▸ **Given data**

BEGIN

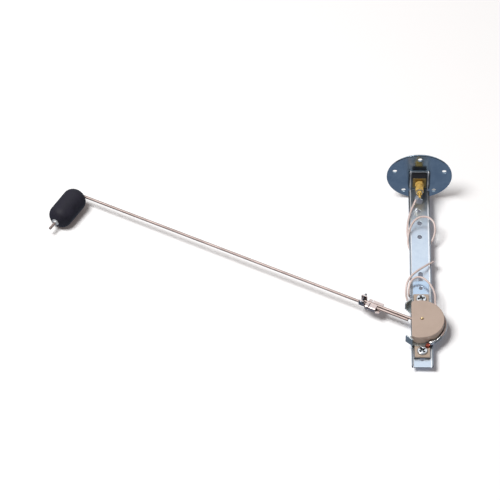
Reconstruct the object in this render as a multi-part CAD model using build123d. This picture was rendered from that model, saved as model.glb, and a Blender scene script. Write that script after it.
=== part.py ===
"""Float-arm fuel level sender with a five-hole flange, a slotted bracket and a lead wire.

The sender is modelled as it hangs in the tank: +Z points up out of the tank, the flange
lies on top, and the origin is the centre of the flange's underside. The float arm leaves
the sensor towards -X, and the sensor's cover faces -Y. Lengths are in millimetres.
"""
from build123d import *
from math import asin, atan2, cos, degrees, hypot, pi, radians, sin, sqrt, tan
import os

# Fits and clearances
STUD_FIT = 0.1
SEAT_GAP = 0.05
RUN_FIT = 0.06
SLIDE_GAP = 0.05
TURN_GAP = 0.3
ROD_GAP = 0.3
SOFT_GAP = 0.3

# How far a cutter runs past the face that it cuts
PAST = 1.0

# How near an edge lies to the height by which it is picked
EDGE_REACH = 0.01

# Flange
FLANGE_R = 34.0
FLANGE_T = 2.0
FLANGE_EDGE = 0.5
BOLT_CIRCLE_R = 27.0
BOLT_HOLE_R = 2.6
BOLT_COUNT = 5
BUSH_HOLE_R = 5.0

# Folded bracket: a foot under the flange and a slotted channel down into the tank
SHEET_T = 1.2
CHANNEL_W = 22.0
CHANNEL_BACK_Y = 20.2
CHANNEL_LENGTH = 236.0
FOOT_FRONT_Y = -9.0
UPPER_LIP = 2.5
LOWER_LIP = 4.0
LIP_STEP_BELOW_SLOT = 2.8
LIP_NOTCH = 4.0
FOLD_R = 0.5
SLOT_W = 4.8
SLOT_LENGTH = 115.8
SLOT_END_MARGIN = 8.0
WEB_HOLES = ((3.6, -17.5), (1.6, -31.0), (2.5, -47.0), (2.5, -65.4))

# Terminal stud and what is threaded on it, listed from the flange down
STUD_R = 2.4
STUD_TIP = 4.2
STUD_NECK_R = 1.5
STUD_CHAMFER = 0.5
STUD_POINT_R = 2.1
STUD_TAPER = 0.6
STUD_THREAD_PROUD = 0.4
BUSH_FLANGE_R = 8.0
BUSH_FLANGE_T = 1.6
BUSH_ROUND = 0.4
BLOCK_W = 15.0
BLOCK_T = 6.8
BLOCK_CORNER_R = 0.8
PLATE_W = 14.0
PLATE_T = 0.8
PLATE_CORNER_R = 0.6
NUT_AF = 8.0
NUT_T = 4.0
NUT_CONE_ANGLE = 30.0
COLLAR_R = 3.6
COLLAR_T = 3.2
RING_R = 3.6
RING_T = 0.8
RING_NUT_AF = 5.0
RING_NUT_T = 2.6
NECK_W = 2.8
BARREL_R = 1.8
BARREL_LENGTH = 6.0
BARREL_START = 5.4
BARREL_ANGLE = 105.0
BARREL_EXIT = 1.4
WASHER_R = 6.0
WASHER_T = 1.0
STUD_ABOVE_NUT = 4.5

# Lead wire
WIRE_R = 1.1
RADIUS_SHARE = 0.45

# Sensor unit: strap, board and stop plate stacked in front of the channel's web
STRAP_W = 16.8
STRAP_T = 1.0
STRAP_BEYOND_BOARD = 18.9
STRAP_CORNER_R = 3.0
STRAP_HOLE_R = 2.0
STRAP_HOLE_SET = 9.5
BOARD_W = 15.6
BOARD_T = 2.0
BOARD_LENGTH = 81.3
BOARD_END_MARGIN = 11.0
STOP_T = 1.0
STOP_R = 27.4
PIVOT_RISE = 40.8
SCREW_OFFSET = 33.5
SCREW_R = 2.0
SCREW_HEAD_R = 4.9
SCREW_HEAD_T = 2.6
SCREW_HEAD_ROUND = 1.56
SCREW_END = 1.2
CLAMP_WASHER_R = 4.8
CLAMP_WASHER_T = 0.8
CLAMP_NUT_AF = 7.0
CLAMP_NUT_T = 3.2

# Stop ears, folded forward from the stop plate
EAR_X = -13.3
EAR_Z = 23.6
EAR_ANGLE = 39.8
EAR_LENGTH = 8.9
EAR_HEIGHT = 9.2
EAR_ROOT = 4.2
EAR_FOOT = 10.1
EAR_TAPER = 1.3
STOP_CHORD_X = -10.4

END

▸ **Short task**
Reproduce the data in full, exactly as presented.

▸ **Task solution**
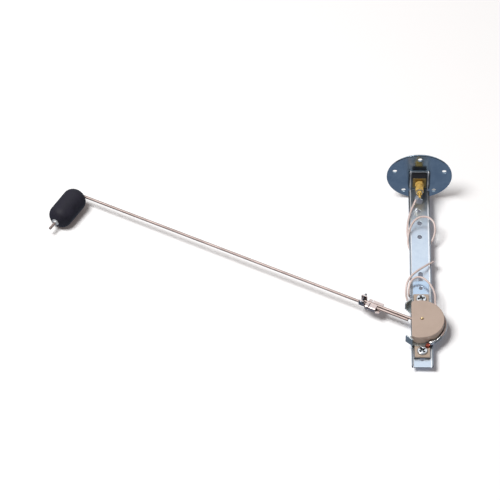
Reconstruct the object in this render as a multi-part CAD model using build123d. This picture was rendered from that model, saved as model.glb, and a Blender scene script. Write that script after it.
=== part.py ===
"""Float-arm fuel level sender with a five-hole flange, a slotted bracket and a lead wire.

The sender is modelled as it hangs in the tank: +Z points up out of the tank, the flange
lies on top, and the origin is the centre of the flange's underside. The float arm leaves
the sensor towards -X, and the sensor's cover faces -Y. Lengths are in millimetres.
"""
from build123d import *
from math import asin, atan2, cos, degrees, hypot, pi, radians, sin, sqrt, tan
import os

# Fits and clearances
STUD_FIT = 0.1
SEAT_GAP = 0.05
RUN_FIT = 0.06
SLIDE_GAP = 0.05
TURN_GAP = 0.3
ROD_GAP = 0.3
SOFT_GAP = 0.3

# How far a cutter runs past the face that it cuts
PAST = 1.0

# How near an edge lies to the height by which it is picked
EDGE_REACH = 0.01

# Flange
FLANGE_R = 34.0
FLANGE_T = 2.0
FLANGE_EDGE = 0.5
BOLT_CIRCLE_R = 27.0
BOLT_HOLE_R = 2.6
BOLT_COUNT = 5
BUSH_HOLE_R = 5.0

# Folded bracket: a foot under the flange and a slotted channel down into the tank
SHEET_T = 1.2
CHANNEL_W = 22.0
CHANNEL_BACK_Y = 20.2
CHANNEL_LENGTH = 236.0
FOOT_FRONT_Y = -9.0
UPPER_LIP = 2.5
LOWER_LIP = 4.0
LIP_STEP_BELOW_SLOT = 2.8
LIP_NOTCH = 4.0
FOLD_R = 0.5
SLOT_W = 4.8
SLOT_LENGTH = 115.8
SLOT_END_MARGIN = 8.0
WEB_HOLES = ((3.6, -17.5), (1.6, -31.0), (2.5, -47.0), (2.5, -65.4))

# Terminal stud and what is threaded on it, listed from the flange down
STUD_R = 2.4
STUD_TIP = 4.2
STUD_NECK_R = 1.5
STUD_CHAMFER = 0.5
STUD_POINT_R = 2.1
STUD_TAPER = 0.6
STUD_THREAD_PROUD = 0.4
BUSH_FLANGE_R = 8.0
BUSH_FLANGE_T = 1.6
BUSH_ROUND = 0.4
BLOCK_W = 15.0
BLOCK_T = 6.8
BLOCK_CORNER_R = 0.8
PLATE_W = 14.0
PLATE_T = 0.8
PLATE_CORNER_R = 0.6
NUT_AF = 8.0
NUT_T = 4.0
NUT_CONE_ANGLE = 30.0
COLLAR_R = 3.6
COLLAR_T = 3.2
RING_R = 3.6
RING_T = 0.8
RING_NUT_AF = 5.0
RING_NUT_T = 2.6
NECK_W = 2.8
BARREL_R = 1.8
BARREL_LENGTH = 6.0
BARREL_START = 5.4
BARREL_ANGLE = 105.0
BARREL_EXIT = 1.4
WASHER_R = 6.0
WASHER_T = 1.0
STUD_ABOVE_NUT = 4.5

# Lead wire
WIRE_R = 1.1
RADIUS_SHARE = 0.45

# Sensor unit: strap, board and stop plate stacked in front of the channel's web
STRAP_W = 16.8
STRAP_T = 1.0
STRAP_BEYOND_BOARD = 18.9
STRAP_CORNER_R = 3.0
STRAP_HOLE_R = 2.0
STRAP_HOLE_SET = 9.5
BOARD_W = 15.6
BOARD_T = 2.0
BOARD_LENGTH = 81.3
BOARD_END_MARGIN = 11.0
STOP_T = 1.0
STOP_R = 27.4
PIVOT_RISE = 40.8
SCREW_OFFSET = 33.5
SCREW_R = 2.0
SCREW_HEAD_R = 4.9
SCREW_HEAD_T = 2.6
SCREW_HEAD_ROUND = 1.56
SCREW_END = 1.2
CLAMP_WASHER_R = 4.8
CLAMP_WASHER_T = 0.8
CLAMP_NUT_AF = 7.0
CLAMP_NUT_T = 3.2

# Stop ears, folded forward from the stop plate
EAR_X = -13.3
EAR_Z = 23.6
EAR_ANGLE = 39.8
EAR_LENGTH = 8.9
EAR_HEIGHT = 9.2
EAR_ROOT = 4.2
EAR_FOOT = 10.1
EAR_TAPER = 1.3
STOP_CHORD_X = -10.4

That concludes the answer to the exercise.